The Confidence. The Governor and Mrs. Dewey visited St. Patrick's Cathedral, where Al Smith's casket lay, then boarded the ten-car train for Charleston, W.Va. The Governor was in a confident mood. This mood the Governor carried into his speech that night. Clearly he felt that he had taken the Champ's hardest blows, and that his own steady body-punching was wearing his opponent down. The speech kept up that hammering of the Administration.
Into it Dewey again wove the main themes and catch words of his campaign, from the base of his continual "It's time for a change."
The themes: the Administration is "very tired," too tired for the job ahead; the Roosevelt Depression left 10,000,000 still unemployed in 1940; he will make no change in the military leadership, and will make the construction of the peace a nonpartisan matter;* the New Deal means confusion, bungling, bickering. And, once again, one of his most effective lines: "On Jan. 20 of next year we shall restore honesty to our government, so that its spoken word can again be trusted."
Four times Tom Dewey called Franklin Roosevelt's disavowal of Communist support a "soft" disclaimer. He attacked Earl Browder -- "now such a patriot" --as a man "convicted as a draft dodger in the last war, convicted again as a perjurer and pardoned by Franklin Roosevelt in time to organize the campaign for his fourth term." Then Tom Dewey explained why, in his view, the Communists are supporting Mr. Roosevelt. He dug up a quotation from a memorandum written by Assistant Secretary of State Adolf Berle in 1939: "Over a period of years the Government will gradually come to own most of the productive plants in the United States."
To make this sentence stick as something more than a sentence torn out of context, Candidate Dewey pointed out that in traveling "down that New Deal road" there are now "55 Government corporations arid credit agencies with net assets of $27,000,000,000," that the Government now owns or operates one-fifth of all the manufacturing plants in the U.S. (Actually, most of these are war plants.) Governor Dewey charged that thus "little by little, the New Deal is developing its own form of corporate state." That, said Candidate Dewey, was why Comrade Browder favors Term IV --that and the fact that the Communists "love to fish in troubled waters," and know that "their aims can best be served by unemployment and discontent."
This was hard slugging, and the crowd of 6,000 liked it.

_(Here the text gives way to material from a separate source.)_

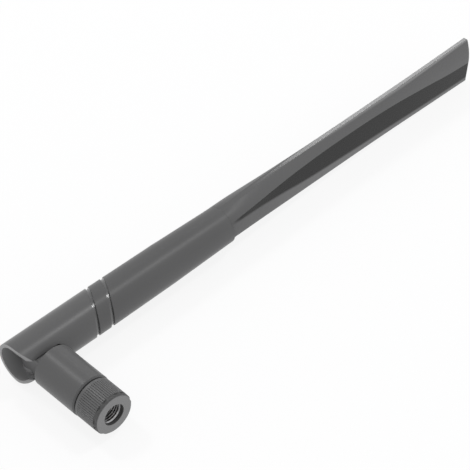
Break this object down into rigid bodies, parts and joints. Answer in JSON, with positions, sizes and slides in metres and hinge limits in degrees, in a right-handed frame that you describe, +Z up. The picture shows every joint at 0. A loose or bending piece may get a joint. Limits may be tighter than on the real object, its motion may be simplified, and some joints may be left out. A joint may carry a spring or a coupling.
{
  "type": "wifi antenna",
  "caption": "Swivel antenna with a tube that flattens into a blade, a folding hinge base and a knurled threaded coaxial coupling nut.",
  "frame": {"origin": "centre of the coupling nut's mouth, on the connector's axis", "axes": "-Y out of the connector's mouth, +X from the hinge along the folded arm, +Z up and along the hinge axis as the antenna lies on a table"},
  "size_m": [0.1722, 0.0375, 0.0162],
  "materials": {
    "black_plastic": "fine matte, moulded",
    "black_metal": "black plated, satin",
    "spring_steel": "bare",
    "gilt_brass": "gold plated",
    "silicone": "soft",
    "white_plastic": "waxy",
    "plated_brass": "nickel plated",
    "black_sleeve": "satin",
    "cable_jacket": "smooth brown",
    "board_laminate": "glass laminate",
    "copper": "thin copper",
    "solder": "bright",
    "foam": "open foam"
  },
  "bodies": {
    "base": {"knuckle_base": "black_plastic", "connector_body": "gilt_brass", "sealing_gasket": "silicone", "connector_insulator": "white_plastic", "centre_contact": "gilt_brass", "crimp_ferrule": "plated_brass", "heat_shrink": "black_sleeve", "coax_base": "cable_jacket", "retaining_ring": "spring_steel"},
    "nut": {"coupling_nut": "black_metal"},
    "arm": {"radome_blade": "black_plastic", "hinge_yoke": "black_plastic", "coax_bend": "cable_jacket", "coax_arm": "cable_jacket", "cable_bushing": "black_sleeve", "antenna_board": "board_laminate", "lower_element": "copper", "phasing_line": "copper", "upper_element": "copper", "ground_element": "copper", "solder_joint": "solder", "foam_pad_lower": "foam", "foam_pad_upper": "foam"}
  },
  "joints": [
    {"name": "fold", "type": "hinge", "parent": "base", "child": "arm", "pos_m": [0, 0.0313, 0], "axis": [0, 0, 1], "range_deg": [0, 90], "deforming": ["coax_bend"]},
    {"name": "nut_turn", "type": "hinge", "parent": "base", "child": "nut", "pos_m": [0, 0, 0], "axis": [0, -1, 0], "continuous": true}
  ]
}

They applauded Dewey again & again; a "pour-it-on" spirit was obvious even over the radio.
Dewey also attacked the President's accusation that the Republicans had opposed the soldier vote; he noted that, while in 1940 only 62.5% of the eligible U.S. electorate actually voted, already 77% of New York's soldiers & sailors have received ballots, under the Dewey-guided state law. On the subject of balloting he noted further that the President's main support comes from the South, "where millions of Americans are deprived of their right to vote by the poll tax and by intimidation. Not once in twelve years has my opponent lifted a finger to correct this, and his platform is cynically silent on the whole subject."

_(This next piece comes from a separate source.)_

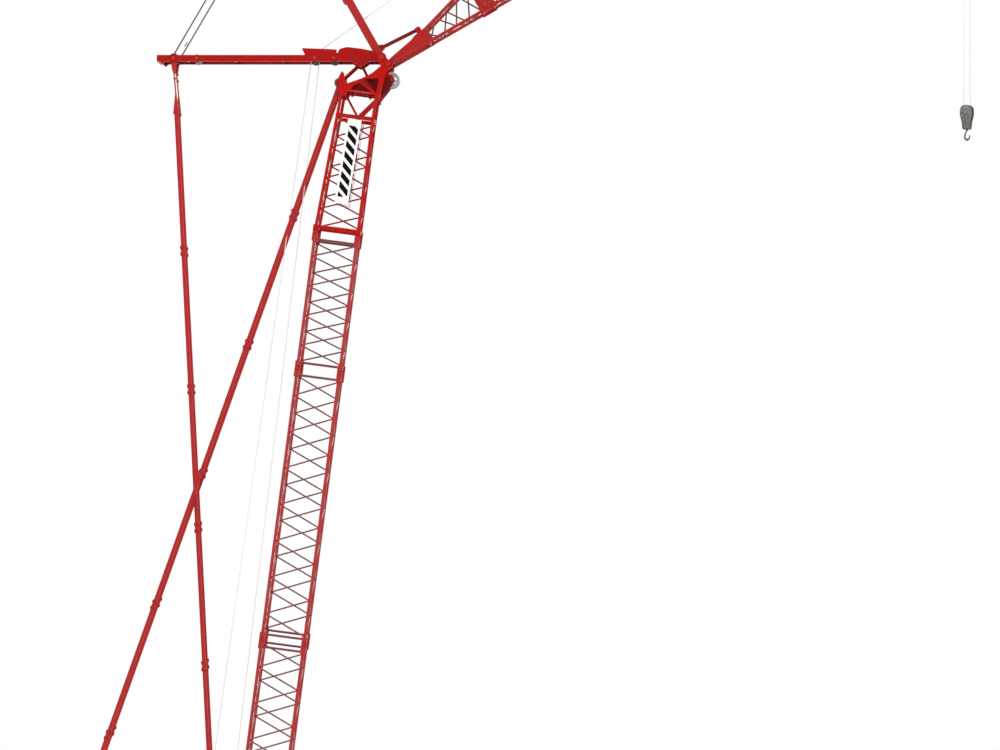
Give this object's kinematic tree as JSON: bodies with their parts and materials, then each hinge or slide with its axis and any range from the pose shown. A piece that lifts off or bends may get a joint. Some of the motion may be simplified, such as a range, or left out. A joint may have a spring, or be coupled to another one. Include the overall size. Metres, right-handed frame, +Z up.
{
  "type": "toy tower crane",
  "caption": "Display-model crawler crane with a lattice boom, a luffing jib on two masts, stays, winches, slewing deck and a hook block on rope falls.",
  "frame": {"origin": "on the ground under the middle of the slewing ring", "axes": "+X forward, the way the boom leans and the jib points; +Y to the crane's left; +Z up"},
  "size_m": [0.8188, 0.16, 1.3031],
  "materials": {
    "red_paint": "gloss",
    "dark_red_paint": "satin",
    "grey_paint": "satin",
    "steel": "satin",
    "track_black": "matt",
    "glass": "clear",
    "white_board": "satin",
    "rope_light": "matt",
    "rope_dark": "matt",
    "red_steel": "satin",
    "weight_red": "satin"
  },
  "bodies": {
    "undercarriage": {"car_body": "red_paint", "slew_ring": "steel", "track_frame_left": "red_paint", "track_frame_right": "red_paint", "track_left": "track_black", "track_right": "track_black", "track_rollers": "grey_paint", "car_ballast": "weight_red"},
    "sprocket_left": {"drive_sprocket_left": "grey_paint"},
    "sprocket_right": {"drive_sprocket_right": "grey_paint"},
    "idler_wheel_left": {"idler_left": "grey_paint"},
    "idler_wheel_right": {"idler_right": "grey_paint"},
    "superstructure": {"turntable_deck": "red_paint", "engine_house": "red_paint", "cab_shell": "red_paint", "cab_windows": "glass", "counterweight_tray": "dark_red_paint", "counterweight_slabs": "weight_red", "winch_frames": "red_paint", "deck_pins": "steel", "deck_sheaves": "grey_paint", "a_frame_reeving": "rope_light", "hoist_ropes_boom": "rope_light"},
    "drum_front": {"hoist_drum_front": "steel"},
    "drum_rear": {"hoist_drum_rear": "steel"},
    "drum_luffing": {"luffing_drum": "steel"},
    "gantry": {"a_frame": "red_paint", "a_frame_sheaves": "grey_paint"},
    "boom_suspension": {"boom_stays": "red_paint"},
    "boom": {"boom_foot": "red_paint", "boom_section_lower": "red_paint", "boom_section_middle": "red_paint", "boom_section_upper": "red_paint", "boom_head": "red_paint", "boom_pins": "red_steel", "sign_plate": "white_board", "head_shafts": "red_steel", "rear_mast": "red_paint", "rear_mast_sheaves": "grey_paint", "rear_mast_links": "red_paint", "rear_stays": "red_paint", "luffing_ropes": "rope_dark"},
    "head_sheaves_front": {"head_sheave_front": "steel"},
    "head_sheaves_rear": {"head_sheave_rear": "grey_paint"},
    "jib": {"jib_foot": "red_paint", "jib_section_long": "red_paint", "jib_section_short": "red_paint", "jib_head": "red_paint", "jib_pins": "red_steel", "hoist_rope_jib": "rope_light"},
    "front_mast_frame": {"front_mast": "red_paint", "front_mast_sheaves": "grey_paint", "stop_strut": "dark_red_paint"},
    "jib_suspension": {"jib_stays": "red_paint"},
    "jib_sheave": {"jib_head_sheave": "steel"},
    "falls": {"hook_falls": "rope_light", "rope_becket": "steel"},
    "block": {"hook_block": "grey_paint"},
    "block_sheave": {"hook_sheave": "steel"},
    "hook_body": {"hook": "grey_paint"}
  },
  "joints": [
    {"name": "slew", "type": "hinge", "parent": "undercarriage", "child": "superstructure", "pos_m": [0, 0, 0.024], "axis": [0, 0, 1], "continuous": true},
    {"name": "sprocket_left_spin", "type": "hinge", "parent": "undercarriage", "child": "sprocket_left", "pos_m": [-0.079, 0.068, 0.012], "axis": [0, 1, 0], "continuous": true},
    {"name": "sprocket_right_spin", "type": "hinge", "parent": "undercarriage", "child": "sprocket_right", "pos_m": [-0.079, -0.068, 0.012], "axis": [0, 1, 0], "continuous": true},
    {"name": "idler_left_spin", "type": "hinge", "parent": "undercarriage", "child": "idler_wheel_left", "pos_m": [0.079, 0.068, 0.012], "axis": [0, 1, 0], "continuous": true},
    {"name": "idler_right_spin", "type": "hinge", "parent": "undercarriage", "child": "idler_wheel_right", "pos_m": [0.079, -0.068, 0.012], "axis": [0, 1, 0], "continuous": true},
    {"name": "hoist_front_spin", "type": "hinge", "parent": "superstructure", "child": "drum_front", "pos_m": [-0.0049, 0, 0.057], "axis": [0, 1, 0], "continuous": true},
    {"name": "hoist_rear_spin", "type": "hinge", "parent": "superstructure", "child": "drum_rear", "pos_m": [-0.0324, 0, 0.057], "axis": [0, 1, 0], "continuous": true},
    {"name": "luffing_spin", "type": "hinge", "parent": "superstructure", "child": "drum_luffing", "pos_m": [-0.062, 0, 0.052], "axis": [0, 1, 0], "continuous": true},
    {"name": "boom_luff", "type": "hinge", "parent": "superstructure", "child": "boom", "pos_m": [0.0252, 0, 0.0442], "axis": [0, 1, 0], "range_deg": [-5, 17.5], "deforming": ["hoist_ropes_boom"]},
    {"name": "gantry_follow", "type": "hinge", "parent": "superstructure", "child": "gantry", "pos_m": [-0.0009, 0, 0.057], "axis": [0, 1, 0], "range_deg": [-6.5, 21.5], "deforming": ["a_frame_reeving"]},
    {"name": "boom_stay_follow", "type": "hinge", "parent": "gantry", "child": "boom_suspension", "pos_m": [-0.11216, 0, 0.28511], "axis": [0, 1, 0], "range_deg": [-4.5, 2]},
    {"name": "head_sheave_front_spin", "type": "hinge", "parent": "boom", "child": "head_sheaves_front", "pos_m": [0.17749, 0, 0.9752], "axis": [0, 1, 0], "continuous": true},
    {"name": "head_sheave_rear_spin", "type": "hinge", "parent": "boom", "child": "head_sheaves_rear", "pos_m": [0.13069, 0, 0.97287], "axis": [0, 1, 0], "continuous": true},
    {"name": "jib_luff", "type": "hinge", "parent": "boom", "child": "jib", "pos_m": [0.17487, 0, 0.98744], "axis": [0, 1, 0], "range_deg": [-20, 30], "deforming": ["hoist_rope_jib"]},
    {"name": "front_mast_follow", "type": "hinge", "parent": "boom", "child": "front_mast_frame", "pos_m": [0.16922, 0, 0.99363], "axis": [0, 1, 0], "range_deg": [-22, 33], "deforming": ["luffing_ropes"]},
    {"name": "jib_stay_follow", "type": "hinge", "parent": "front_mast_frame", "child": "jib_suspension", "pos_m": [0.07939, 0, 1.15306], "axis": [0, 1, 0], "range_deg": [-2.5, 2]},
    {"name": "jib_sheave_spin", "type": "hinge", "parent": "jib", "child": "jib_sheave", "pos_m": [0.6807, 0, 1.27831], "axis": [0, 1, 0], "continuous": true},
    {"name": "falls_swing", "type": "hinge", "parent": "jib", "child": "falls", "pos_m": [0.6807, 0, 1.27831], "axis": [0, 1, 0], "range_deg": [-75, 50]},
    {"name": "hook_lift", "type": "slide", "parent": "falls", "child": "block", "axis": [0, 0, 1], "range_m": [-0.35, 0.28], "deforming": ["hook_falls"]},
    {"name": "block_sheave_spin", "type": "hinge", "parent": "block", "child": "block_sheave", "pos_m": [0.6852, 0, 0.94561], "axis": [0.5, 0.866, 0], "continuous": true},
    {"name": "hook_turn", "type": "hinge", "parent": "block", "child": "hook_body", "pos_m": [0.6852, 0, 0.93181], "axis": [0, 0, 1], "continuous": true}
  ],
  "couplings": [
    {"joint": "idler_left_spin", "follows": "sprocket_left_spin", "ratio": 1},
    {"joint": "idler_right_spin", "follows": "sprocket_right_spin", "ratio": 1},
    {"joint": "gantry_follow", "follows": "boom_luff", "ratio": 1.1636},
    {"joint": "boom_stay_follow", "follows": "boom_luff", "ratio": -0.2042},
    {"joint": "front_mast_follow", "follows": "jib_luff", "ratio": 1.0411},
    {"joint": "jib_stay_follow", "follows": "jib_luff", "ratio": -0.0461}
  ]
}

Dewey also took time to trace, in considerable detail, the long record of Administration bungling in setting up and tearing down defense agencies, from WRB through OEM and NDAC down to OPM and SPAB and finally WPB, which only a month ago "fell apart . . . and the head of the board was given a ticket to China."

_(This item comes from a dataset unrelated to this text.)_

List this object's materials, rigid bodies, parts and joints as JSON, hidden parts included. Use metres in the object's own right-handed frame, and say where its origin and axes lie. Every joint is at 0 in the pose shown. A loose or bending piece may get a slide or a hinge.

The speech was almost wholly satisfactory and convincing to GOPsters and anti-Roosevelt voters. Certainly it irritated New Dealers, who know that Candidate Roosevelt must make some really substantial answer to the long list of Dewey charges besides pointing out how badly things went under Herbert Hoover.
* Albany correspondents this week wrote "authoritative" stories saying that Dewey, if elected, would ask Cordell Hull to stay on to help him. Said Cordell Hull in careful reply: "My support and loyalty belong primarily to the Government and its present official head, President Roosevelt."